The building of the Pension Fund of the clerks and servants of the National Bank of Yugoslavia, today the building of the popular „Theatre-on-Terazije“, was built in 1939, after the design of the Russian architect Grigorije Samojlov. With one residential and several official entrances, the building opens out to two Belgrade squares – 29 Terazije Square and 3 Nikole Pašića Square.

== History ==
The building was built in 1939 on the site of the former Uroš's Alehouse and Šiško's Tavern From the time of construction, the citizens of Belgrade called the building the Belgrade palace, after the name of the basement and the ground floor cinema, which is now occupied by the "Theatre-on-Terazije". It was built after the design of the Russian architect Grigorije Samojlov, who studied and graduated in Belgrade, at the Department of Architecture of the Technical Faculty, in 1930. In the years that intervened between his graduation and the construction of the Pension Fund Building, he designed several residential buildings in Belgrade and in Serbia, as well as the church of the St. Gabriel the Archangel in Topčidersko Brdo.

== Architecture ==
At the time of the Pension Fund building's construction, academism, although still a steady constant in the architecture of the capital, gave way to the purified modernism. The Art Deco had already been established in Belgrade, under the influence of the western centres. The postulates of those styles are recognizable in the construction of the building. The Terazije-facing elevation displays a hierarchy typical for academism. It is perforated by the calm rhythm of windows. Double shallow pilasters with the simple base and capitals rise through the first four floors. In the highest zone there are two cartouches which accentuate the corner part. The ground floor with transparent shop windows is set back from the upper levels providing the deep, brightly-lit overhang. On the facade facing the Nikola Pašić Square there is a square filed intended for displaying former cinema repertoire, and nowadays for the theatre repertoire. Stone-clad facades are modernized, with no heavy decorative plastic. The most original element is the main entrance to the cinema in art deco style. The entrance hall in the form of a high-ceiling vestibule, with the mosaic floor, playbill display cases and ornamented portal represents the unique creation in Belgrade. The entrance is decorated with the bronze and wrought-iron grille gate, with the medallion in the middle, depicting a nude dancing couple. The author of the bronze sculpture of the dancing couple was the Russian artist Vladimir Zagorodnjuk.

== Interior ==
The focal point of the ground-floor is the hall with a curved staircase leading down to the cinema/theatre. Its dome ceiling is decorated with a relief composition in stucco, “Dancing in the Water”. The semi-circular basement foyer has a ceiling supported by five pairs of columns arranged in a semicircle. The upper zone of its walls is decorated with a frieze in relief, “Repose”, depicting five life-size figures in different recumbent postures and, between them, sea world motifs such as fish and water flowers. The frieze is reflected in the band of the mirror above the entrance to the auditorium, the two thus forming a full circle. The relief was done by the sculptor Risto Stijović after Samojlov's drawings.

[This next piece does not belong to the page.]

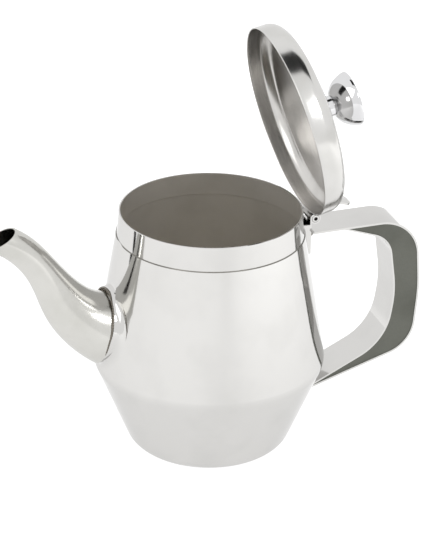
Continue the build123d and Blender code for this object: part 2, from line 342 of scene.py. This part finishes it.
# Weld metal, brushed clean: dull, dark and rippled
WELD = Finish("weld_bead_steel", "77726A", "443F39", (0.25, 0.4), Grain.WELD, 1.2, 0.08)
# Lid's outside, buffed on a turning wheel: nearly a mirror, with faint rings
LID_OUTSIDE = Finish(
    "turned_and_buffed_stainless_steel",
    "C9C8C6",
    "BFBEBB",
    (0.13, 0.19),
    Grain.LATHE,
    0.5,
    0.0006,
    streak=0.3,
    axis=LID_AXIS,
)
# Lid's inside, brushed with emery as it spun: fine rings that draw light out into bands across them
LID_INSIDE = Finish(
    "spun_stainless_steel",
    "C4C2BF",
    "A9A7A4",
    (0.14, 0.24),
    Grain.LATHE,
    0.3,
    0.004,
    streak=0.8,
    axis=LID_AXIS,
)
# Bright nickel and chromium plating: a clean dark-and-white mirror
PLATED = Finish("bright_chromium_plate", "CFCFD0", "C9C9CA", (0.02, 0.03), Grain.BUFFED, 0.8, 0.0001)
# Plain machine screw steel
FASTENER = Finish("stainless_screw_steel", "B5B4B0", "9B9A96", (0.25, 0.35), Grain.SATIN, 0.4, 0.002)


def dress(thing: bpy.types.Object, *materials: bpy.types.Material) -> None:
    """Put materials in an object's slots, in order, in place of what it had."""
    slots = thing.data.materials
    for place, material in enumerate(materials):
        if place < len(slots):
            slots[place] = material
        else:
            slots.append(material)


def add_piece(mesh: bpy.types.Mesh, body: str, slot: str, *nodes: str) -> bpy.types.Object:
    """Make an object of a mesh, hang it on its body and let it stand for its CAD nodes.

    Args:
        mesh: The finished mesh, whose name the piece takes.
        body: The body that the piece rides on.
        slot: Not used.
        nodes: The CAD nodes that it replaces.

    Returns:
        The new object.
    """
    piece = bpy.data.objects.new(mesh.name, mesh)
    bpy.context.scene.collection.objects.link(piece)
    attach(piece, body)
    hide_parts(*nodes)
    return piece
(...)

== Cinema and the theatre ==
„Belgrade“ Cinema was opened on 24 October 1940. Both the auditorium and the entrance passageway from Terazije were furnished with modern equipment. Next to the box office there was a signal board, that is, a seating plan of the porter and the balcony with lamps on every seat. These lamps indicated vacant seats and helped audience to orient. The auditorium, had a capacity of more than one thousand seats, comfortable leather chairs on the model of the Berlin Opera. For the first time in Belgrade, the problem of air heating, cooling, regulation of humidity and ventilation was solved by using an American air-conditioning system. The acoustic design of the auditorium was based on its funnel-like shape and the use of special materials for the walls. After the German occupation of Serbia in 1941, the cinema became the “Soldaten-kino”, and after the war, in 1949 the Humoristic Theatre moved in, and used the building together with the cinema “Belgrade”. The Humoristic Theatre underwent certain transformations before it became the “Theatre-on-Terazije”.

== Urbanism ==
At the time of the construction of the "Belgrade“ building, the County Court building, was situated across the street, on the site of present Nikole Pašića Square. The County Court building was destroyed in bombing during the Second World War. With the construction of the Marx and Engels Square and the Trade Unions building in 1955, the rear elevation gave importance. It functions as the left-hand side wing of the Trade Unions building, thus participating in the formation of the Square.

== Cultural monument ==
The Pension Fund building in Terazije, a successful combination of different architectural trends that flourished at the time, may be considered the most important single design of Grigorije Samojlov and one of the most important works in Belgrade's architecture in the years before the Second World War. In the sense of the design it represents the successful mixture of various stylistic tendencies characteristic for the period of its construction. As the building of specific architectural, urbanistic, cultural and historical values, the building was declared a cultural monument (The Decision, "The Official Gazette of RS“, no. 30/07).